Return all lines that include the string "from".

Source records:
—————

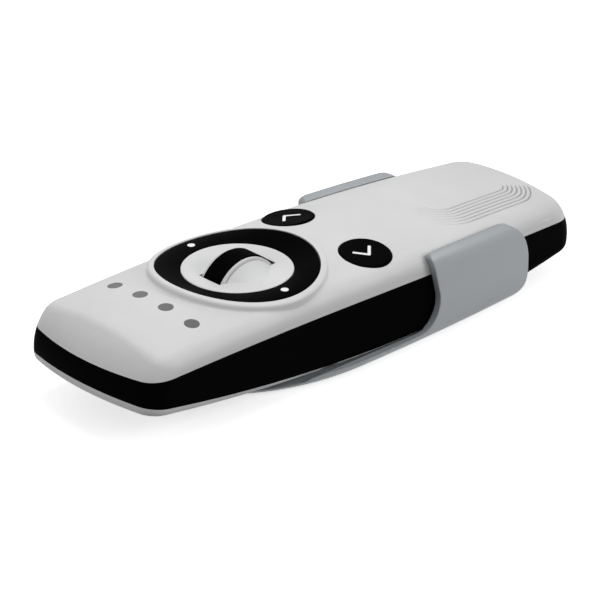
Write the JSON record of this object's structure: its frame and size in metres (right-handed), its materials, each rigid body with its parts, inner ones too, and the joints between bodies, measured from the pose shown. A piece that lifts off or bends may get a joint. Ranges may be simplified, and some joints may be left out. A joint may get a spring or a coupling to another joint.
{
  "type": "smart remote control",
  "caption": "Slim handheld smart remote with a thumbwheel in a rocking ring, round keys and signal lamps, lying in an open wall holder with side arms.",
  "frame": {"origin": "middle of the object's footprint, on the plane of the holder's flat back", "axes": "+Y runs along the handset from its lamp nose to its grip end, +Z points out of the wall towards the controls, +X to the right seen from above with the nose nearest"},
  "size_m": [0.0506, 0.1552, 0.0302],
  "materials": {
    "casing_light": "satin, very fine grain",
    "key_light": "satin",
    "key_black": "smooth satin black",
    "holder_light": "satin, very fine grain",
    "frame_grey": "as moulded",
    "band_black": "satin black",
    "band_plastic": "satin black",
    "tread_black": "matt, finely ribbed",
    "switch_black": "matt",
    "board_green": "solder mask, satin",
    "radio_can": "plain tinned can",
    "antenna_copper": "bright",
    "led_clear": "milky",
    "lens_smoke": "smoked",
    "screw_steel": "zinc plated",
    "cell_steel": "polished",
    "contact_nickel": "nickel plated spring steel"
  },
  "bodies": {
    "holder": {"holder_cradle": "holder_light"},
    "handset": {"top_shell": "casing_light", "side_band": "band_black", "bottom_shell": "casing_light", "case_screws": "screw_steel", "battery_door": "casing_light", "battery_door_screw": "screw_steel", "coin_cell": "cell_steel", "battery_contact_minus": "contact_nickel", "battery_contact_plus": "contact_nickel", "circuit_board": "board_green", "ring_switches": "switch_black", "centre_switch": "switch_black", "channel_switches": "switch_black", "pairing_switch": "switch_black", "radio_module": "radio_can", "antenna": "antenna_copper", "indicator_leds": "led_clear", "lamp_lenses": "lens_smoke", "key_frame": "frame_grey"},
    "rocking_ring": {"control_ring": "key_black"},
    "wheel_carrier": {"centre_button": "key_light", "wheel_encoder": "switch_black"},
    "thumbwheel": {"wheel_hub": "key_light", "wheel_tyre": "tread_black", "wheel_axle": "screw_steel"},
    "left_key": {"channel_button_left": "key_black"},
    "right_key": {"channel_button_right": "key_black"},
    "pairing_key": {"pairing_button": "band_plastic"}
  },
  "joints": [
    {"name": "handset_slide", "type": "slide", "parent": "holder", "child": "handset", "axis": [0, -1, 0], "range_m": [0, 0.128]},
    {"name": "ring_rock", "type": "hinge", "parent": "handset", "child": "rocking_ring", "pos_m": [0, -0.02595, 0.024], "axis": [1, 0, 0], "range_deg": [-2, 2], "stiffness_Nm_per_rad": 0.6},
    {"name": "centre_press", "type": "slide", "parent": "handset", "child": "wheel_carrier", "axis": [0, 0, -1], "range_m": [0, 0.0006], "stiffness_N_per_m": 1500},
    {"name": "wheel_spin", "type": "hinge", "parent": "wheel_carrier", "child": "thumbwheel", "pos_m": [0, -0.02595, 0.01975], "axis": [1, 0, 0], "continuous": true},
    {"name": "left_key_press", "type": "slide", "parent": "handset", "child": "left_key", "axis": [0.1533, 0, -0.9882], "range_m": [0, 0.0006], "stiffness_N_per_m": 1500},
    {"name": "right_key_press", "type": "slide", "parent": "handset", "child": "right_key", "axis": [-0.1533, 0, -0.9882], "range_m": [0, 0.0006], "stiffness_N_per_m": 1500},
    {"name": "pairing_press", "type": "slide", "parent": "handset", "child": "pairing_key", "axis": [0, 0, 1], "range_m": [0, 0.0006], "stiffness_N_per_m": 1500}
  ]
}
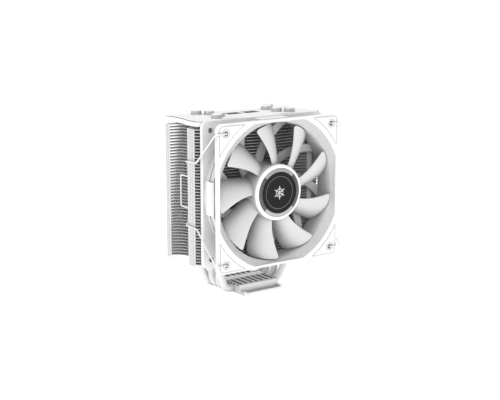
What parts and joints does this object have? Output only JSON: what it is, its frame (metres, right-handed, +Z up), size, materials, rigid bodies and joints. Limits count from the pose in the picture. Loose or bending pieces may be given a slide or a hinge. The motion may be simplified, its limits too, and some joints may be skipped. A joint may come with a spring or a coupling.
{
  "type": "cpu tower cooler",
  "caption": "White processor tower cooler: a stack of thin fins on bent heat pipes over a small ribbed base, a square fan held on its front by wire clips.",
  "frame": {"origin": "middle of the base's contact face, which sits on the processor", "axes": "+Z up along the heat pipes, +X to the right seen from the fan's side, the fan faces -Y"},
  "size_m": [0.1276, 0.0833, 0.1522],
  "materials": {
    "base_metal": "satin",
    "coated_aluminium": "satin",
    "coated_pipe": "satin",
    "cap_metal": "satin",
    "coated_fins": "satin",
    "cover_coat": "satin",
    "fan_plastic": "satin",
    "pad_rubber": "matte",
    "blade_plastic": "satin",
    "bezel_plastic": "satin",
    "badge_plastic": "satin",
    "motor_steel": "satin",
    "magnet": "matte",
    "bearing_bronze": "satin",
    "board": "satin",
    "copper_wire": "satin",
    "clip_wire": "satin"
  },
  "bodies": {
    "heatsink": {"base_block": "base_metal", "base_crossbar": "coated_aluminium", "heat_pipe_1": "coated_pipe", "heat_pipe_2": "coated_pipe", "heat_pipe_3": "coated_pipe", "heat_pipe_4": "coated_pipe", "pipe_cap_1": "cap_metal", "pipe_cap_2": "cap_metal", "pipe_cap_3": "cap_metal", "pipe_cap_4": "cap_metal", "pipe_cap_5": "cap_metal", "pipe_cap_6": "cap_metal", "pipe_cap_7": "cap_metal", "pipe_cap_8": "cap_metal", "fins_01": "coated_fins", "fins_02": "coated_fins", "fins_03": "coated_fins", "fins_04": "coated_fins", "fins_05": "coated_fins", "fins_06": "coated_fins", "fins_07": "coated_fins", "fins_08": "coated_fins", "fins_09": "coated_fins", "fins_10": "coated_fins", "fins_11": "coated_fins", "fins_12": "coated_fins", "fins_13": "coated_fins", "fins_14": "coated_fins", "fins_15": "coated_fins", "top_cover": "cover_coat", "fan_frame": "fan_plastic", "motor_bracket": "fan_plastic", "corner_pad_1": "pad_rubber", "corner_pad_2": "pad_rubber", "corner_pad_3": "pad_rubber", "corner_pad_4": "pad_rubber", "stator_core": "motor_steel", "stator_coils": "copper_wire", "circuit_board": "board", "bearing_sleeve": "bearing_bronze", "bearing_cap": "fan_plastic"},
    "rotor": {"impeller": "blade_plastic", "hub_bezel": "bezel_plastic", "hub_badge": "badge_plastic", "rotor_yoke": "motor_steel", "magnet_ring": "magnet", "rotor_shaft": "motor_steel", "retaining_ring": "motor_steel"},
    "clip_left_body": {"clip_left": "clip_wire"},
    "clip_right_body": {"clip_right": "clip_wire"}
  },
  "joints": [
    {"name": "fan_spin", "type": "hinge", "parent": "heatsink", "child": "rotor", "pos_m": [0, -0.0385, 0.089], "axis": [0, -1, 0], "continuous": true},
    {"name": "clip_left_swing", "type": "hinge", "parent": "heatsink", "child": "clip_left_body", "pos_m": [-0.0525, -0.0515, 0.089], "axis": [0, 0, 1], "range_deg": [0, 12], "stiffness_Nm_per_rad": 0.02},
    {"name": "clip_right_swing", "type": "hinge", "parent": "heatsink", "child": "clip_right_body", "pos_m": [0.0525, -0.0515, 0.089], "axis": [0, 0, -1], "range_deg": [0, 12], "stiffness_Nm_per_rad": 0.02}
  ]
}
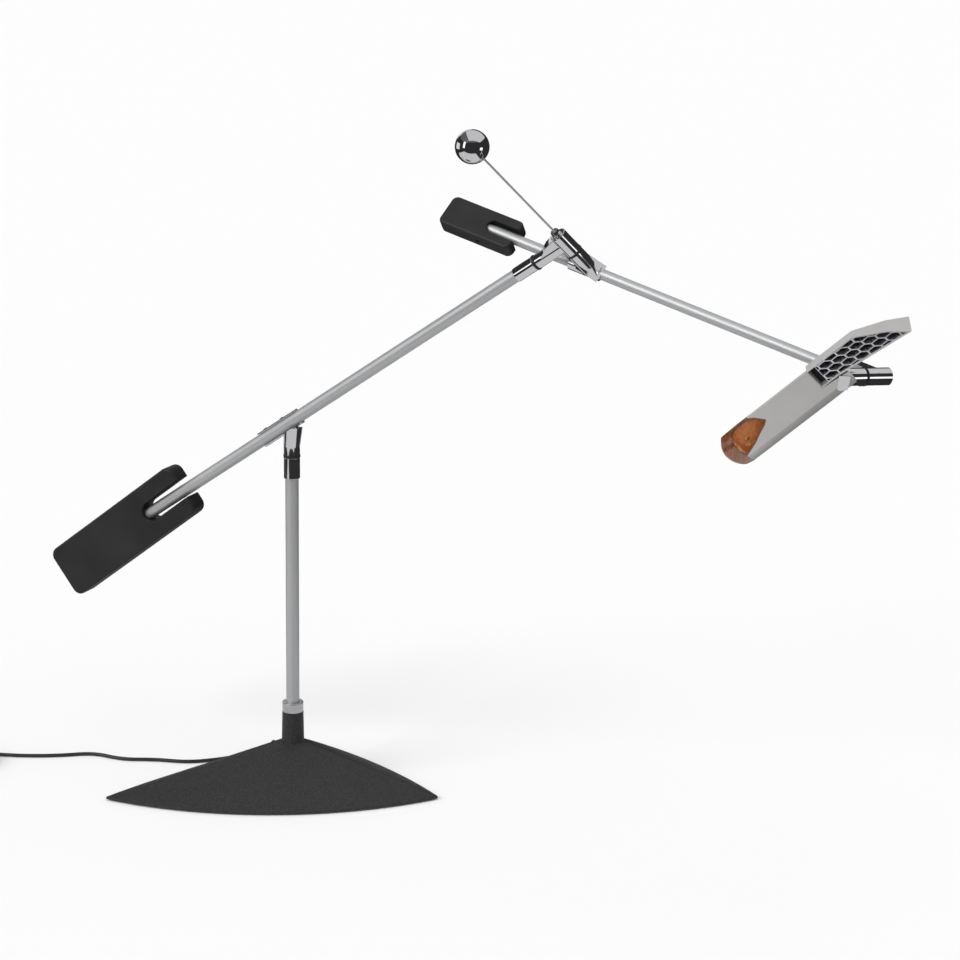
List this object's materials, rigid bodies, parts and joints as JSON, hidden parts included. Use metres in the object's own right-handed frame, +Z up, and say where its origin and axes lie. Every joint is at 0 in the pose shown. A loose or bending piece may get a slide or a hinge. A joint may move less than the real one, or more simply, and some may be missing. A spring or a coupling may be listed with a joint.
{
  "type": "counterweight balance desk lamp",
  "caption": "Desk lamp with a long pointed-corner base, swivelling post, weighted lower and upper balance arms, a small balance ball on a rod and a long LED head with an amber tip.",
  "frame": {"origin": "on the table under the post's axis, at the foot pad's underside", "axes": "+Z up along the post, +X to the right of the pictured side, +Y away from its camera"},
  "size_m": [0.9915, 0.4072, 0.6689],
  "materials": {
    "black_texture": "fine texture",
    "black_satin": "satin",
    "silver_satin": "satin",
    "chrome": "polished",
    "steel": "brushed",
    "black_plastic": "matte",
    "black_rubber": "matte",
    "head_grey": "satin",
    "reflector": "metallised",
    "board_white": "matte",
    "led_yellow": "gloss",
    "amber": "translucent",
    "amber_plate": "gloss"
  },
  "bodies": {
    "base": {"base_shell": "black_texture", "base_cover": "black_satin", "foot_pad": "black_rubber", "ballast_plate": "black_satin", "base_collar": "silver_satin", "post_tube": "silver_satin", "post_locknut": "black_texture", "post_ferrule": "chrome", "post_spindle": "steel", "post_ring": "black_plastic", "cord_gland": "black_rubber", "power_cord": "black_rubber", "cord_coil": "black_rubber", "plug": "black_plastic"},
    "lower_arm": {"lower_saddle": "chrome", "lower_saddle_screws": "steel", "lower_arm_tube": "silver_satin", "lower_counterweight": "black_satin", "lower_weight_pin": "steel", "lower_arm_ferrule": "chrome", "elbow_roll_spindle": "steel", "elbow_roll_ring": "black_plastic"},
    "elbow": {"elbow_casting": "chrome", "elbow_spindle": "steel", "elbow_ring": "black_plastic", "rod_nut": "chrome", "balance_rod": "steel", "balance_ball": "chrome"},
    "upper_arm": {"upper_saddle": "chrome", "upper_saddle_screws": "steel", "upper_arm_tube": "silver_satin", "upper_counterweight": "black_satin", "upper_weight_pin": "steel", "head_saddle": "chrome", "head_spindle": "steel", "head_ring": "black_plastic"},
    "head": {"head_lug": "chrome", "head_body": "head_grey", "led_housing": "head_grey", "led_board": "board_white", "leds": "led_yellow", "reflector_grid": "reflector", "amber_tip": "amber", "control_plate": "amber_plate"}
  },
  "joints": [
    {"name": "post_swivel", "type": "hinge", "parent": "base", "child": "lower_arm", "pos_m": [0, 0, 0.348], "axis": [0, 0, 1], "range_deg": [-160, 160]},
    {"name": "elbow_roll", "type": "hinge", "parent": "lower_arm", "child": "elbow", "pos_m": [0.23627, -0.10372, 0.55098], "axis": [0.7501, -0.3293, 0.5736], "range_deg": [-150, 150]},
    {"name": "elbow_swivel", "type": "hinge", "parent": "elbow", "child": "upper_arm", "pos_m": [0.26744, -0.10576, 0.55088], "axis": [0.6586, 0.2928, -0.6932], "range_deg": [-10, 105]},
    {"name": "head_swivel", "type": "hinge", "parent": "upper_arm", "child": "head", "pos_m": [0.49974, -0.25342, 0.47871], "axis": [0.9111, 0.4076, -0.0608], "range_deg": [-30, 110]}
  ]
}
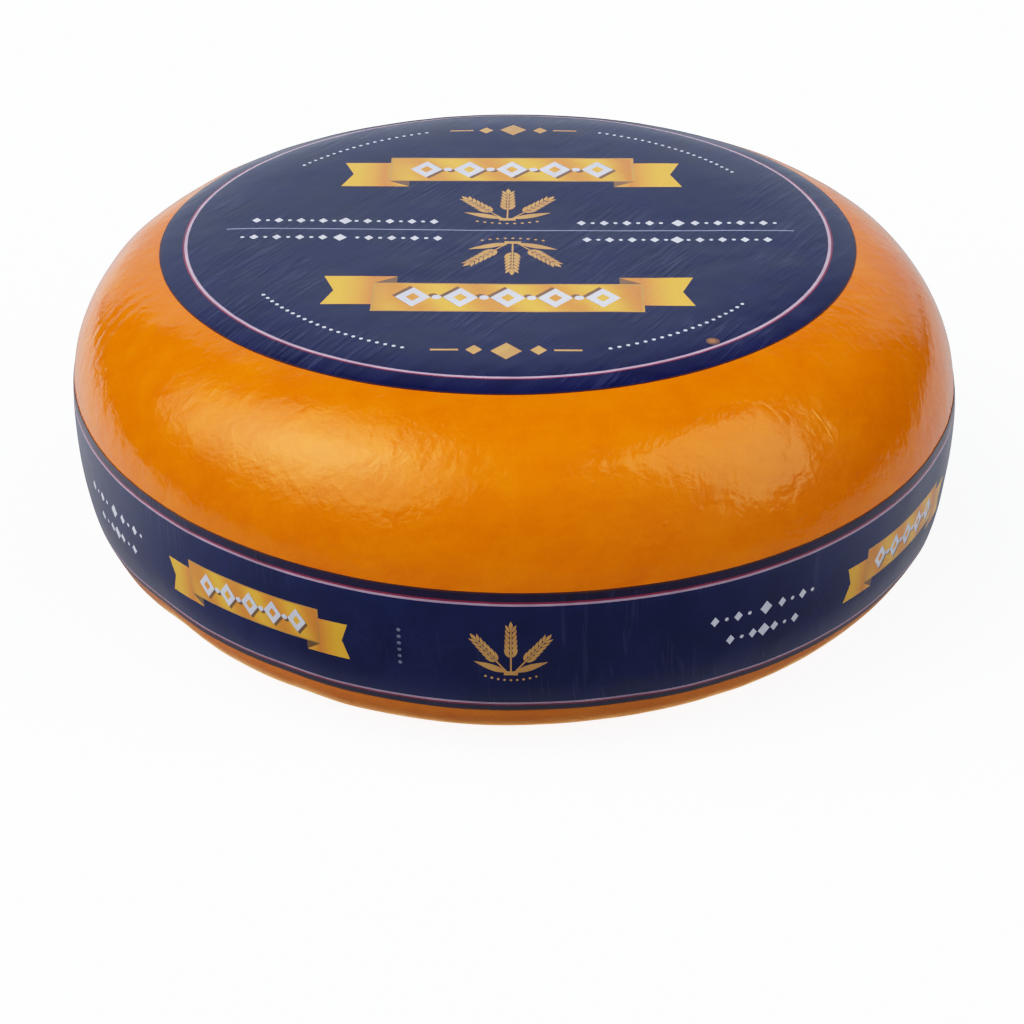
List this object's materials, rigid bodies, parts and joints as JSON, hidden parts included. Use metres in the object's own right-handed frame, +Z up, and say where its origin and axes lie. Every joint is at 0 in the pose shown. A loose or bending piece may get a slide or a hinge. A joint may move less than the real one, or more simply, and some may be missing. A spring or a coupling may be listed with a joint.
{
  "type": "gouda cheese wheel",
  "caption": "Whole orange-coated gouda cheese wheel: a low drum with rounded shoulders, a round navy film label on top and a navy label band around its side.",
  "frame": {"origin": "centre of the flat underside that the wheel rests on", "axes": "+Z up along the wheel's axis; -Y is the side that faces the viewer, and the top label's centre is a few millimetres towards +Y"},
  "size_m": [0.3514, 0.3514, 0.1261],
  "materials": {
    "rind_coating": "glossy orange coating brushed over the rind, finely mottled",
    "label_film": "satin printed film, finely crinkled",
    "band_film": "satin printed film, finely crinkled"
  },
  "bodies": {
    "root": {"wheel": "rind_coating", "top_label": "label_film", "side_band": "band_film"}
  },
  "joints": []
}
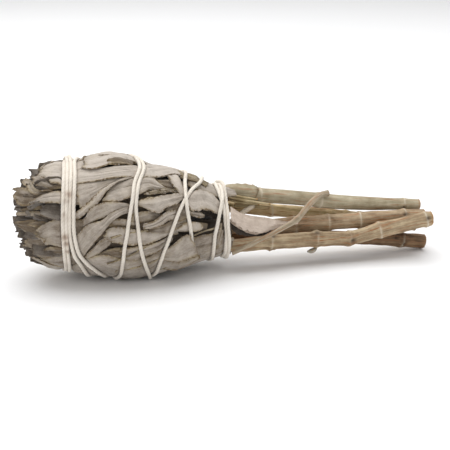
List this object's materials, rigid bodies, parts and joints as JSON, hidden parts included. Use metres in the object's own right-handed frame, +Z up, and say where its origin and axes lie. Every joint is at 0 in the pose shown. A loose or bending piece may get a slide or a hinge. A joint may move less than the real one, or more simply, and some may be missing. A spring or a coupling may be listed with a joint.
{
  "type": "herb smudge stick",
  "caption": "Dried sage leaves bundled round their bare cut stems and bound with one cotton thread, lying on its side.",
  "frame": {"origin": "middle of the whole part's footprint, on the surface that it lies on", "axes": "+X along the stick towards its cut stem ends, +Z up, -Y towards the side with the stray leaf"},
  "size_m": [0.1603, 0.0478, 0.0461],
  "materials": {
    "dried_leaf": "soft matt, finely felted dry leaf, grey green to pale taupe, torn brown edges",
    "stray_leaf": "soft matt dry leaf, pinkish taupe, torn lower edge",
    "cotton_thread": "undyed twisted cotton, slightly fuzzy",
    "stem_grey_olive": "smooth dry bark, grey olive, pale rings at the joints",
    "stem_olive_brown": "dry bark, olive brown",
    "stem_brown": "dry ridged bark, warm brown, pale rings at the joints",
    "stem_tan": "dry ridged bark, tan, orange cut rim",
    "stem_dark_brown": "dry ridged bark, dark brown, cut end",
    "twig": "thin smooth dry twig",
    "stalk": "thin dry stalk, pale ochre"
  },
  "bodies": {
    "root": {"leaf_bundle": "dried_leaf", "stray_leaf": "stray_leaf", "thread": "cotton_thread", "stem_a": "stem_grey_olive", "stem_b": "stem_olive_brown", "stem_c": "stem_brown", "stem_d": "stem_tan", "stem_e": "stem_dark_brown", "thin_twig": "twig", "thin_stalk": "stalk"}
  },
  "joints": []
}
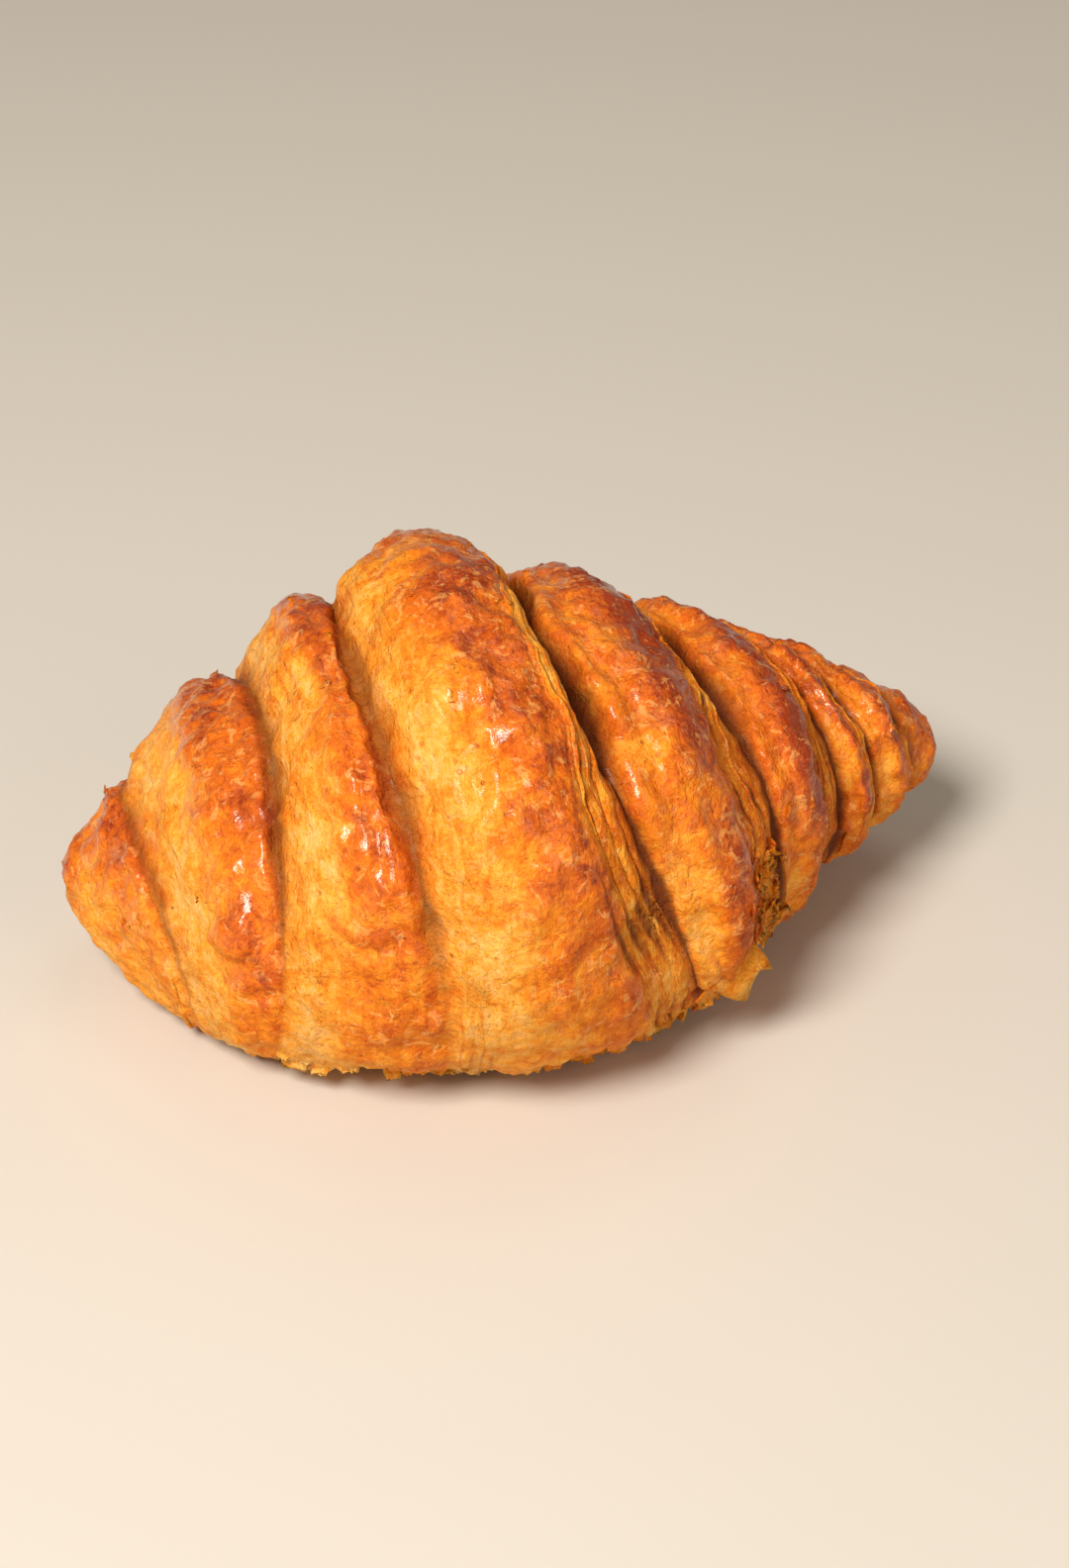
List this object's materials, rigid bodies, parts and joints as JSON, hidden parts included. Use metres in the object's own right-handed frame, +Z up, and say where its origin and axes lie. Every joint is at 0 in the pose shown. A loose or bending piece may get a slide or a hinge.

—————

◆ OUTPUT FOR THIS EXERCISE
Write the JSON record of this object's structure: its frame and size in metres (right-handed), its materials, each rigid body with its parts, inner ones too, and the joints between bodies, measured from the pose shown. A piece that lifts off or bends may get a joint. Ranges may be simplified, and some joints may be left out. A joint may get a spring or a coupling to another joint.
  "frame": {"origin": "middle of the object's footprint, on the plane of the holder's flat back", "axes": "+Y runs along the handset from its lamp nose to its grip end, +Z points out of the wall towards the controls, +X to the right seen from above with the nose nearest"},
What parts and joints does this object have? Output only JSON: what it is, its frame (metres, right-handed, +Z up), size, materials, rigid bodies and joints. Limits count from the pose in the picture. Loose or bending pieces may be given a slide or a hinge. The motion may be simplified, its limits too, and some joints may be skipped. A joint may come with a spring or a coupling.
  "frame": {"origin": "middle of the base's contact face, which sits on the processor", "axes": "+Z up along the heat pipes, +X to the right seen from the fan's side, the fan faces -Y"},
  "frame": {"origin": "on the table under the post's axis, at the foot pad's underside", "axes": "+Z up along the post, +X to the right of the pictured side, +Y away from its camera"},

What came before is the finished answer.